1. The destruction of their leader. "Awake, O sword, against my Shepherd."! In the Bible language political religious leaders are represented as shepherds. For example, it was applied to Cyrus (Isaiah 44:28). The person defined is represented as "the man that is my fellow." Dr. Keil's rendering is, "the man who is my neighbour;" and Dr. Henderson's, "the man who is united to me." Who is this man? On this question there are different opinions. "Calion thought it was Zechariah himself as representative of all the prophets, and that the prophecy referred only indirectly to Christ. Grotius, Eichhorn, Bauer, and Jahne apply it to Judas Maccabaeus; Ewald, to Pekah; Hitzig, to the pretended prophets spoken of in the preceding verses." The expression, "my fellow," does not necessarily. mean one who is equal in nature and character, but rather one who has fellowship of interests and aims. The poorest labourer in the cause of gospel truth is a "fellow" with the Archbishop of Canterbury, even a fellow labourer of Christ, and fellow labourer with God himself. Evangelical writers, however, apply the language to Christ, without much critical examination and without hesitation. They do this mainly on the ground that Christ himself quotes the passage, on the night in which he was betrayed, as an illustration of what was immediately awaiting him. "Then saith Jesus unto them, All ye shall be offended because of me this night: for it is written, I will smite the Shepherd, and the sheep of the flock shall be scattered abroad" (Matthew 26:31). He does not say that the prophecy referred to him, but merely that the passage was about to be illustrated in his history. The Shepherd was to be smitten, and the sheep scattered. This, indeed, is a common fact in the history of the world; when the leader is gone the fold is scattered. Christ was, indeed, about to be smitten - smitten to death, not by the "sword" of Divine vengeance, as is impiously held by some, but by the wrath of his human enemies. "Awake, O sword." "These are words," says an old orthodox expositor, "of God the Father giving orders and commission to the sword of his justice to awaken to his Son." It is the sword of justice that he may die as a criminal on an ignominious tree; awaking to smite him, not with a drowsy blow, but with a mighty one." Dr. Watts has the same idea -

"The Father plunged his flaming sword
In his atoning blood." From all such representations of the benign God of the universe, and the Infinite Father of love, my reason and heart revolt as from a monstrous creed or cursed blasphemy. However, I am not going to debate either the question whether the words were intended for Christ or not, or, if they were, the accuracy or otherwise of the interpretations thus given. Our point is that God often brings sufferings on a people by striking down their leader. There are few greater calamities that can befall a people than when nations lose their shepherds and leaders, or when Churches lose their pastors. Even when families lose their heads the loss is incalculable.

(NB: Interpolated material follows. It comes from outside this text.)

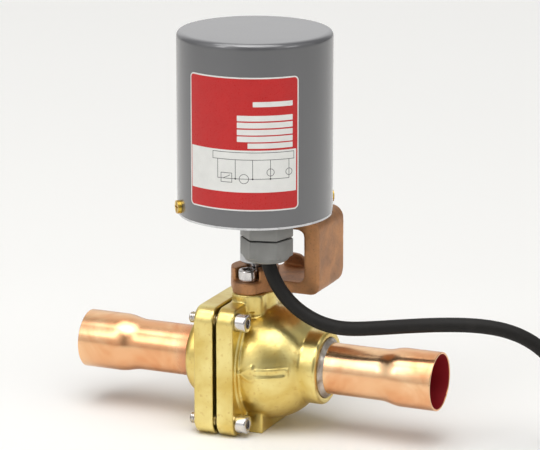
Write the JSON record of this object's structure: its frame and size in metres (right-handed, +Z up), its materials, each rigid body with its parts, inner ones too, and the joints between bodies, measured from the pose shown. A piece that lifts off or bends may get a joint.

2. The dispersion of the flock. This comes to most communities when the true leader is taken away. The removal of a leader in a family - a parent - often leads to a scattering of the children. So with the leader in a Church - the pastor; and so with the leader of a nation. When the shepherd has gone, the flock is scattered, and the scattering is a great evil. Unity is strength and harmony; division is weakness and disorder. When communities are broken up and dispersed, the various members often place themselves in antagonism with each other, and rivalries, jealousies, and envyings run riot.

3. The ruin of multitudes. "And it shall come to pass, that in all the land, saith the Lord, two parts therein shall be cut off and die; but the third shall be left therein." Probably this refers primarily to the destruction of two-thirds of the inhabitants of Judea by the Roman arms, and the famine or the pestilence and other destructive influences which are the usual concomitants of all wars. Thus the afflictions of the great majority of the human race, here represented as the two-thirds of a community, come upon them as the retribution of justice - the Divine sword here invoked. They are not disciplinary, but penal. The victims do not morally improve under them, they grew worse. They are "cut off and die."

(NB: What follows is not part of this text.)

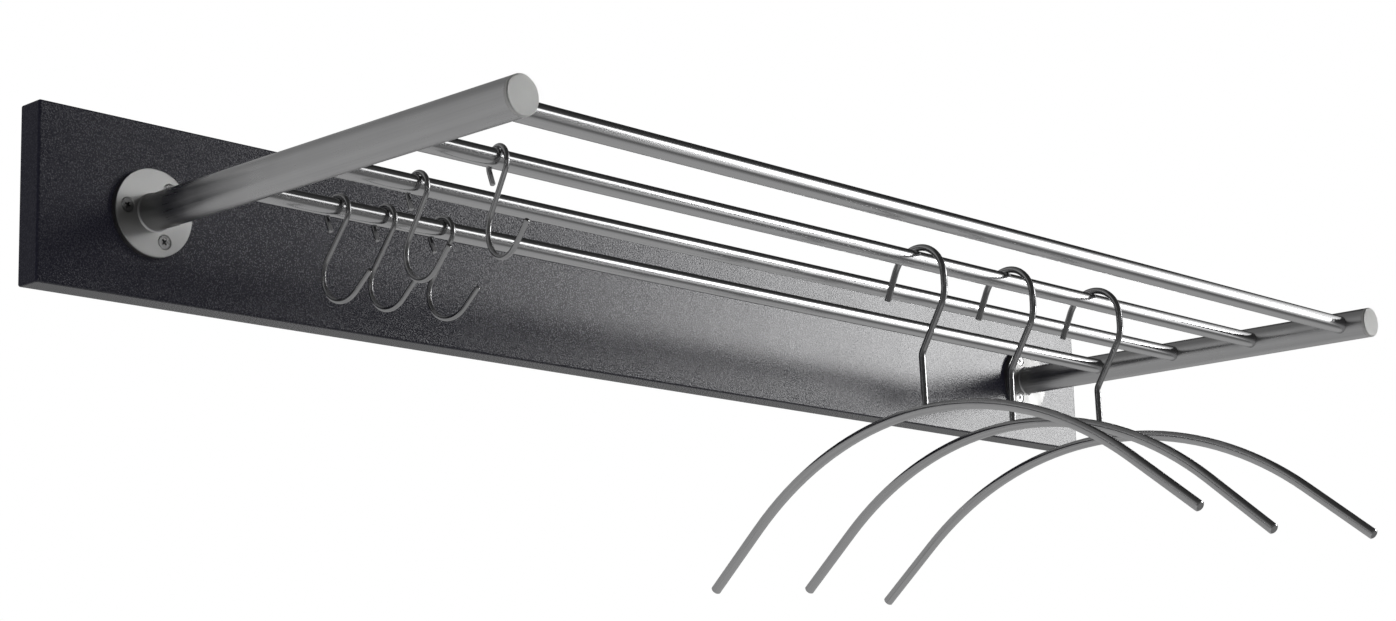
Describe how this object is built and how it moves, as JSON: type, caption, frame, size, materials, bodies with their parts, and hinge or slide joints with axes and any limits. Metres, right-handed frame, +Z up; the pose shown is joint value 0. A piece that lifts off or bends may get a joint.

II. BRINGING REMEDIAL DISCIPLINE TO A FEW. "And I will bring the third part through the fire, and will refine them as silver is refined, and will try them as gold is tried: they shall call on my Name, and I will hear them: I will say, It is my people: and they shall say, The Lord is my God." The very calamities which were penal and utterly ruinous to two-thirds of that population were morally disciplinary and improving to the remaining third. In the one case they were the strokes of the "sword" of justice. In the other the calamities were but fire in the "pot of the refiner." Just as the refiner purifies his silver and his gold by fire, God in mercy spiritually improves his people by the trial and the sufferings which he inflicts. These, taught by the purifying influence of trials:

1. Pray and are heard. "Shall call on my Name, and I will hear them."

2. Are accepted of God as his people, They acknowledge their relationship. "I will say, It is my people: and they shall say, the Lord is my God."

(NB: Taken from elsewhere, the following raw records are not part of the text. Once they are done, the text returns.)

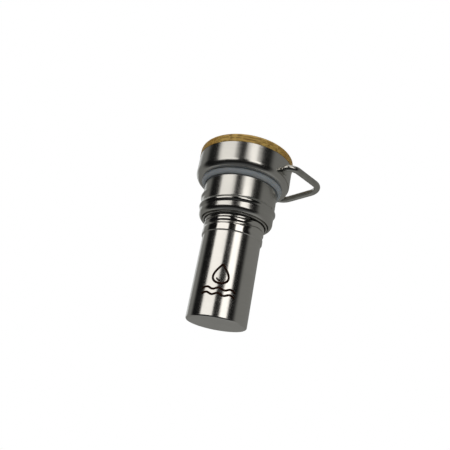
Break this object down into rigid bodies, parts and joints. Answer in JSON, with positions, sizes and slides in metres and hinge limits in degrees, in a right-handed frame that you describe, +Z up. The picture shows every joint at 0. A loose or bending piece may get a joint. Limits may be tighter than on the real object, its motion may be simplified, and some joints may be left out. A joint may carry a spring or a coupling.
{
  "type": "bottle cap with cartridge",
  "caption": "Screw-in steel bottle cap with a bamboo top, a hinged wire carry loop, a gasket and a steel cartridge screwed on underneath.",
  "frame": {"origin": "centre of the cartridge's flat base", "axes": "+Z up the common axis of the cartridge, plug and cap, with the bamboo disc on top; +X along the carry loop, away from the cap"},
  "size_m": [0.0718, 0.0544, 0.1],
  "materials": {
    "steel": "satin turned stainless steel",
    "steel_wire": "satin drawn stainless wire",
    "bamboo": "oiled golden-brown bamboo",
    "adhesive_pad": "matte",
    "gasket_silicone": "translucent blue-grey silicone",
    "seal_silicone": "translucent white silicone",
    "content": "clear, sealed in, never seen"
  },
  "bodies": {
    "cap": {"cap_shell": "steel", "bamboo_disc": "bamboo", "bonding_pad": "adhesive_pad", "threaded_plug": "steel", "gasket": "gasket_silicone", "cartridge_socket": "steel", "pin_pocket_front": "steel", "pin_pocket_back": "steel"},
    "loop": {"carry_loop": "steel_wire"},
    "seal": {"cartridge_seal": "seal_silicone"},
    "cartridge": {"cartridge_can": "steel", "cartridge_lid": "steel", "fill_plug": "steel", "sealed_content": "content"}
  },
  "joints": [
    {"name": "loop_hinge", "type": "hinge", "parent": "cap", "child": "loop", "pos_m": [0.0217, 0, 0.08675], "axis": [0, -1, 0], "range_deg": [-84, 62]},
    {"name": "cartridge_travel", "type": "slide", "parent": "cap", "child": "seal", "axis": [0, 0, -1], "range_m": [0, 0.0105]},
    {"name": "cartridge_unscrew", "type": "hinge", "parent": "seal", "child": "cartridge", "pos_m": [0, 0, 0], "axis": [0, 0, -1], "range_deg": [0, 1081]}
  ],
  "couplings": [
    {"joint": "cartridge_unscrew", "follows": "cartridge_travel", "rad_per_m": 1795.2}
  ]
}
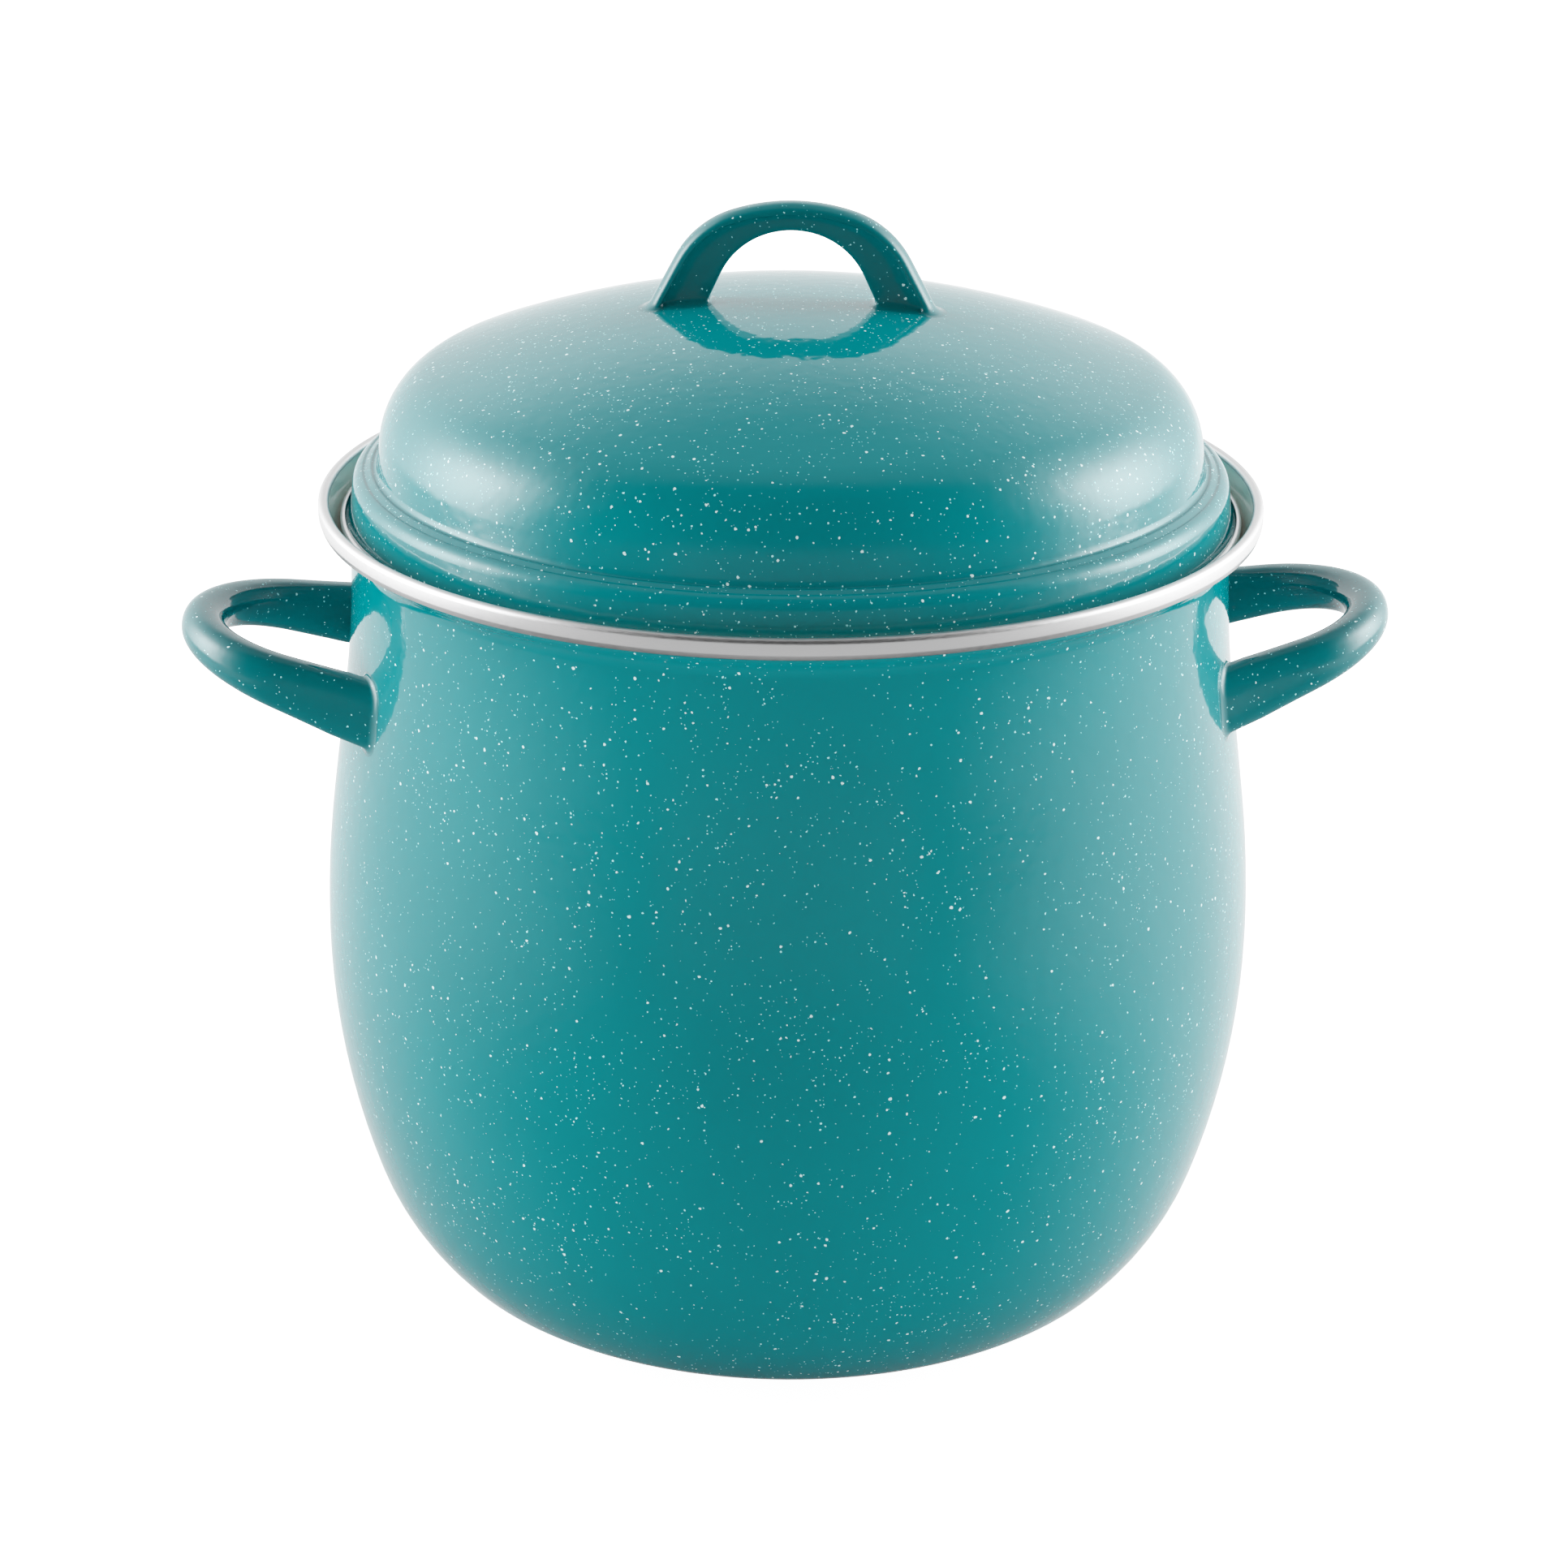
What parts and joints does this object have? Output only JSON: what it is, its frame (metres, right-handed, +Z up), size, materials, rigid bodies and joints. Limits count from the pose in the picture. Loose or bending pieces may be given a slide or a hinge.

CONCLUSION. Amidst all the difficulties connected with this passage, this doctrine stands out in sublime prominence that afflictions which are penal and destructive to the many are remedial and merciful to the few. All experience shows this to be true. Two men stand before me. Both are equally afflicted with similar sufferings. The one writhes, murmurs, and rebels under his afflictions; he becomes intensified in his enmity to God. Like Pharaoh, his heart is hardened; he dies a rebel, and is lost. The "sword" of justice has struck him. The other becomes spiritually thoughtful, repentant, resigned, humbled, and devout. The "fire" has purified him, and like David he says, "It is good for me that I was afflicted," and like Paul, "I glory in tribulation." - D.T.